_WORK REQUIRED_.
Line by line, reproduce exactly the beginning of the listing below, ending with the line that contains "const SEAT_GAP = 0.3;" and adding nothing.

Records
◇ ◇ ◇ ◇ ◇
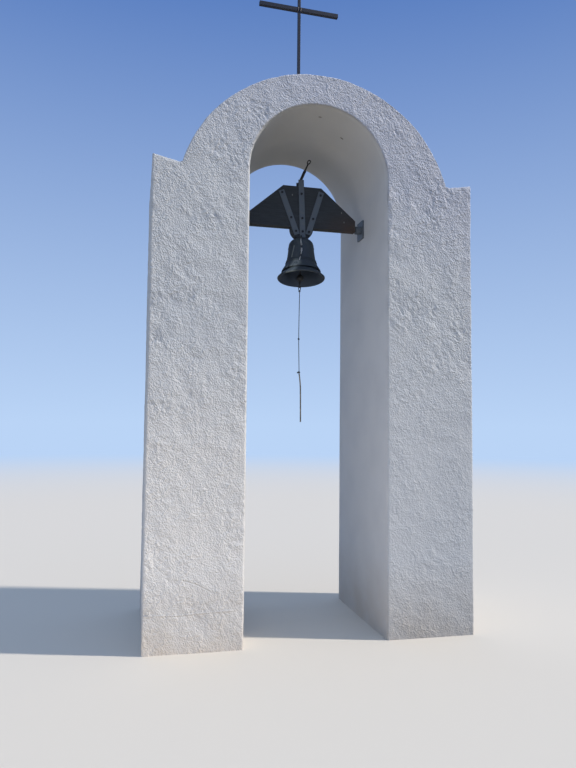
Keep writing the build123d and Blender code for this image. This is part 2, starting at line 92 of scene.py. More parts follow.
# Points of the grids. A pier's top and base are drawn in towards a line at
# PIER_CENTRE from the jamb, by these shares of the way.
ARRIS_POINTS = 5
JAMB_COLUMNS, FACE_COLUMNS, WING_COLUMNS, OUTER_COLUMNS = 12, 66, 31, 36
WALL_ROWS, ARCH_ROWS = 282, 330
PIER_CENTRE = 0.40
TOP_DRAWS = (0.002, 0.007, 0.015, 0.025, 0.04, *np.linspace(0.06, 0.985, 24))
BASE_DRAWS = (0.985, 0.5)
ring_foot = np.sqrt(RING_RADIUS ** 2 - (SPRING - RING_CENTRE) ** 2)
random_table = np.random.default_rng(7).uniform(-1, 1, 8192)


def linear(code):
    """An sRGB hex colour as linear RGBA: a channel c is c / 12.92 up to
    0.04045, and ((c + 0.055) / 1.055) ** 2.4 above it."""
    srgb = np.array([int(code[i:i + 2], 16) for i in (1, 3, 5)]) / 255
    rgb = np.where(srgb <= 0.04045, srgb / 12.92, ((srgb + 0.055) / 1.055) ** 2.4)
    return (*rgb.tolist(), 1.0)


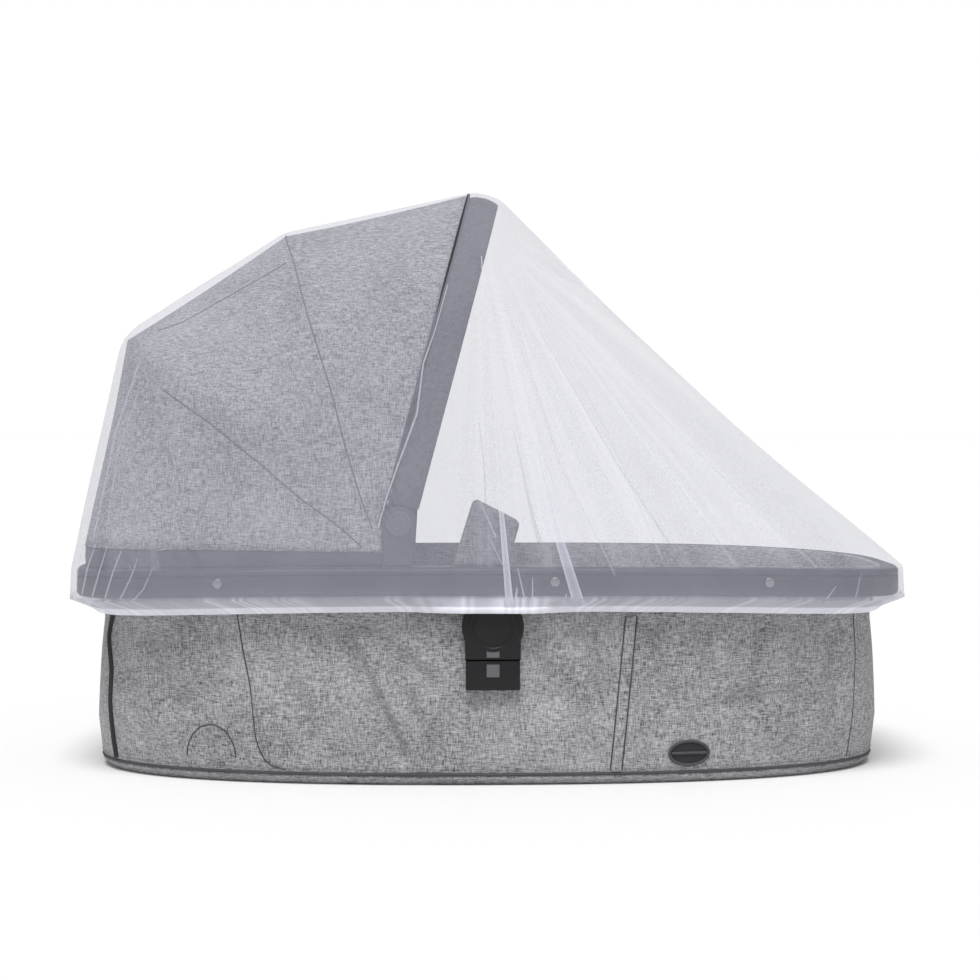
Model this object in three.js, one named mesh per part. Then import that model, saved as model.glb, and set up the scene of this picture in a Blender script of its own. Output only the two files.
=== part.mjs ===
// A stroller mosquito net, drawn tight over the hood and rim of a carrycot.
// Millimetres, +Z up, +X towards the foot end, origin on the floor under the middle of the net.
import * as THREE from "three";
import { ConvexHull } from "three/addons/math/ConvexHull.js";
import { mergeVertices } from "three/addons/utils/BufferGeometryUtils.js";

// Driving sizes of the carrycot that the net is pulled over
const RIM = { halfLength: 409, halfWidth: 200, squareness: 3.5, top: 208, height: 28, width: 16, dip: 8 };
const PIVOT = { x: -88, height: 40 };
const BOW = { halfWidth: 193, squareness: 3.2 };
const SEAT_GAP = 0.3; // between pieces that touch

// The three hoops of the hood, each as the place of its crest: x, and height over the rim
const HOOPS = {
  front: { crestX: -4, crestHeight: 356 },
  middle: { crestX: -201, crestHeight: 319 },
  back: { crestX: -358, crestHeight: 216 },
};

// The net: how it lies on what carries it
const NET = { thickness: 1.4, gap: 2.8, hemGap: 0.6, offHoop: 6.2, sag: 11 };

const COLOURS = {
  net: { color: 0xe9e9f2, roughness: 0.75, metalness: 0 },
  melange: { color: 0x8f8e93, roughness: 0.95, metalness: 0 },
  trim: { color: 0x3a3b42, roughness: 0.8, metalness: 0 },
  rail: { color: 0x34363c, roughness: 0.5, metalness: 0 },
  plastic: { color: 0x1e1e21, roughness: 0.55, metalness: 0 },
  steel: { color: 0xb9bbc0, roughness: 0.3, metalness: 1 },
};

// A superellipse's half width at a share of its half length
const narrowing = (share, squareness) =>
  Math.pow(Math.max(0, 1 - Math.pow(Math.min(1, Math.abs(share)), squareness)), 1 / squareness);

const rimDrop = (x) => RIM.dip * Math.pow(Math.min(1, Math.abs(x) / RIM.halfLength), 3);
const rimTop = (x) => RIM.top - rimDrop(x);

// A point of an oval plan at an angle that every oval here shares, so that rings line up
function ovalPoint(oval, angle) {
  const c = Math.cos(angle);
  const s = Math.sin(angle);
  const power = 2 / oval.squareness;
  return new THREE.Vector2(
    oval.halfLength * Math.sign(c) * Math.pow(Math.abs(c), power),
    oval.halfWidth * Math.sign(s) * Math.pow(Math.abs(s), power),
  );
}

function ovalAngle(oval, x, y) {
  const c = Math.sign(x) * Math.pow(Math.min(1, Math.abs(x) / oval.halfLength), oval.squareness / 2);
  const s = Math.sign(y) * Math.pow(Math.min(1, Math.abs(y) / oval.halfWidth), oval.squareness / 2);
  return Math.atan2(s, c);
}

const grown = (oval, by) => ({
  halfLength: oval.halfLength + by,
  halfWidth: oval.halfWidth + by,
  squareness: oval.squareness,
});

// Half of an oval, from x on its near side round one end to x on its far side
class EndLoop extends THREE.Curve {
  constructor(oval, x, end) {
    super();
    this.oval = oval;
    this.end = end; // -1 is the head end, 1 the foot end
    this.start = ovalAngle(oval, x * end, oval.halfWidth * narrowing(x / oval.halfLength, oval.squareness));
    this.arcLengthDivisions = 1200;
  }
  getPoint(t) {
    const turn = THREE.MathUtils.lerp(-this.start, this.start, t);
    const p = ovalPoint(this.oval, turn);
    return new THREE.Vector3(this.end * p.x, p.y, 0);
  }
}

// A closed ring of points round an oval, evenly spaced
function ovalRing(oval, count, z) {
  const half = new EndLoop(oval, 0, 1).getSpacedPoints(count / 2);
  const points = half.slice(0, -1);
  half.slice(1).reverse().forEach((p) => points.push(new THREE.Vector3(-p.x, p.y, 0)));
  points.forEach((p) => p.setZ(z(p.x)));
  return points;
}

// Mesh helpers: triangles between rows, walls between rings, a sheet given its thickness
function trianglesOf(rows, closed) {
  const triangles = [];
  for (let i = 0; i + 1 < rows.length; i += 1) {
    const count = rows[i].length;
    for (let j = 0; j < (closed ? count : count - 1); j += 1) {
      const k = (j + 1) % count;
      triangles.push([rows[i][j], rows[i][k], rows[i + 1][k]]);
      triangles.push([rows[i][j], rows[i + 1][k], rows[i + 1][j]]);
    }
  }
  return triangles;
}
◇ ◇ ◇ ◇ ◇
_THE COMPLETED TASK_.
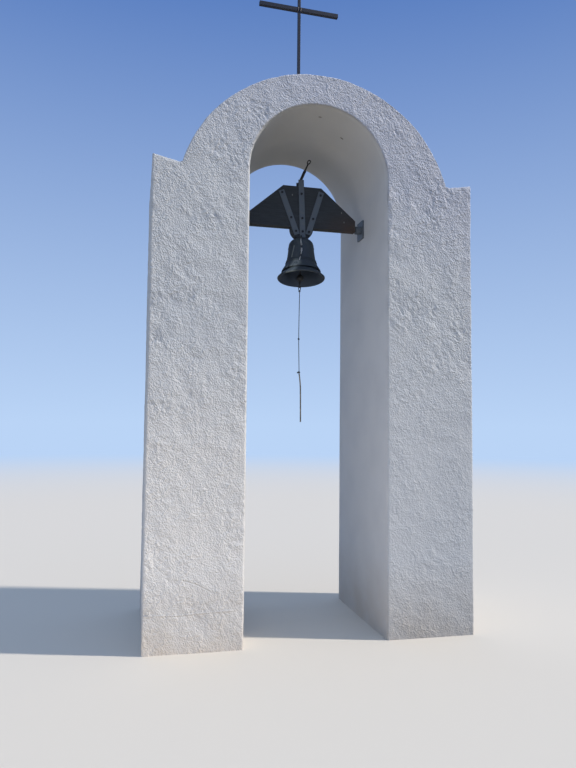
Keep writing the build123d and Blender code for this image. This is part 2, starting at line 92 of scene.py. More parts follow.
# Points of the grids. A pier's top and base are drawn in towards a line at
# PIER_CENTRE from the jamb, by these shares of the way.
ARRIS_POINTS = 5
JAMB_COLUMNS, FACE_COLUMNS, WING_COLUMNS, OUTER_COLUMNS = 12, 66, 31, 36
WALL_ROWS, ARCH_ROWS = 282, 330
PIER_CENTRE = 0.40
TOP_DRAWS = (0.002, 0.007, 0.015, 0.025, 0.04, *np.linspace(0.06, 0.985, 24))
BASE_DRAWS = (0.985, 0.5)
ring_foot = np.sqrt(RING_RADIUS ** 2 - (SPRING - RING_CENTRE) ** 2)
random_table = np.random.default_rng(7).uniform(-1, 1, 8192)


def linear(code):
    """An sRGB hex colour as linear RGBA: a channel c is c / 12.92 up to
    0.04045, and ((c + 0.055) / 1.055) ** 2.4 above it."""
    srgb = np.array([int(code[i:i + 2], 16) for i in (1, 3, 5)]) / 255
    rgb = np.where(srgb <= 0.04045, srgb / 12.92, ((srgb + 0.055) / 1.055) ** 2.4)
    return (*rgb.tolist(), 1.0)


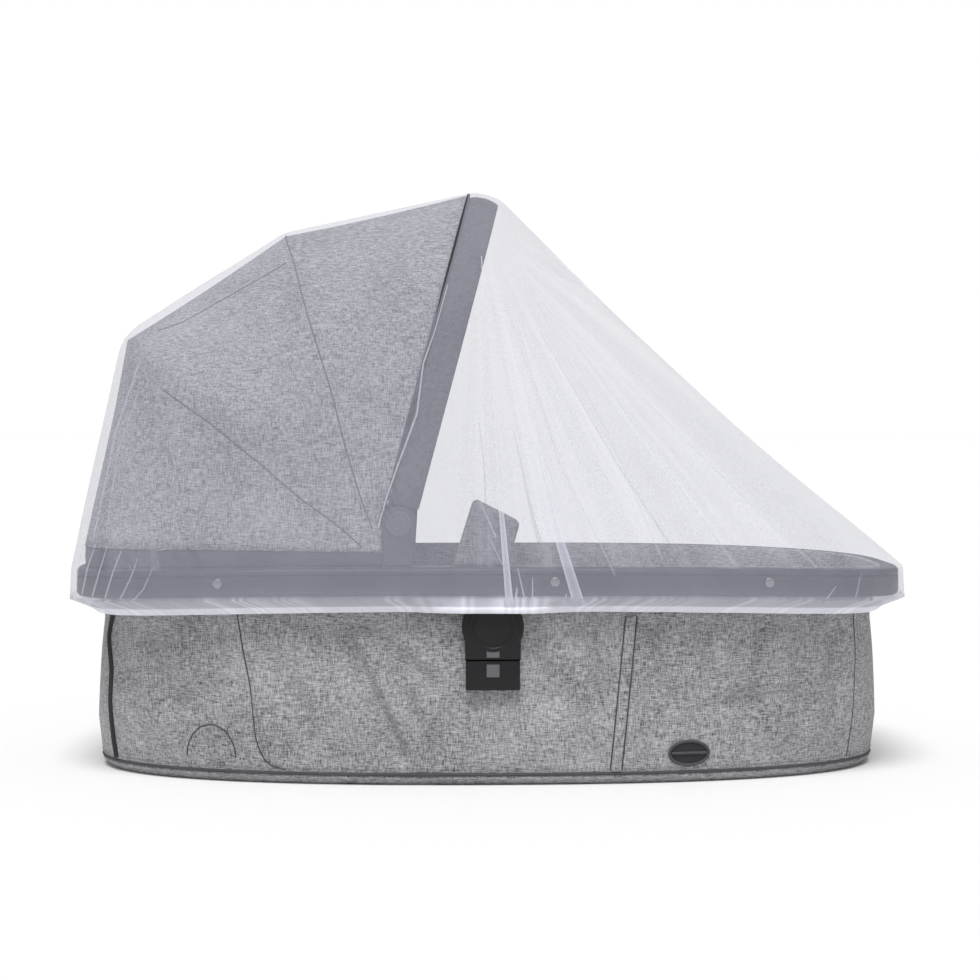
Model this object in three.js, one named mesh per part. Then import that model, saved as model.glb, and set up the scene of this picture in a Blender script of its own. Output only the two files.
=== part.mjs ===
// A stroller mosquito net, drawn tight over the hood and rim of a carrycot.
// Millimetres, +Z up, +X towards the foot end, origin on the floor under the middle of the net.
import * as THREE from "three";
import { ConvexHull } from "three/addons/math/ConvexHull.js";
import { mergeVertices } from "three/addons/utils/BufferGeometryUtils.js";

// Driving sizes of the carrycot that the net is pulled over
const RIM = { halfLength: 409, halfWidth: 200, squareness: 3.5, top: 208, height: 28, width: 16, dip: 8 };
const PIVOT = { x: -88, height: 40 };
const BOW = { halfWidth: 193, squareness: 3.2 };
const SEAT_GAP = 0.3; // between pieces that touch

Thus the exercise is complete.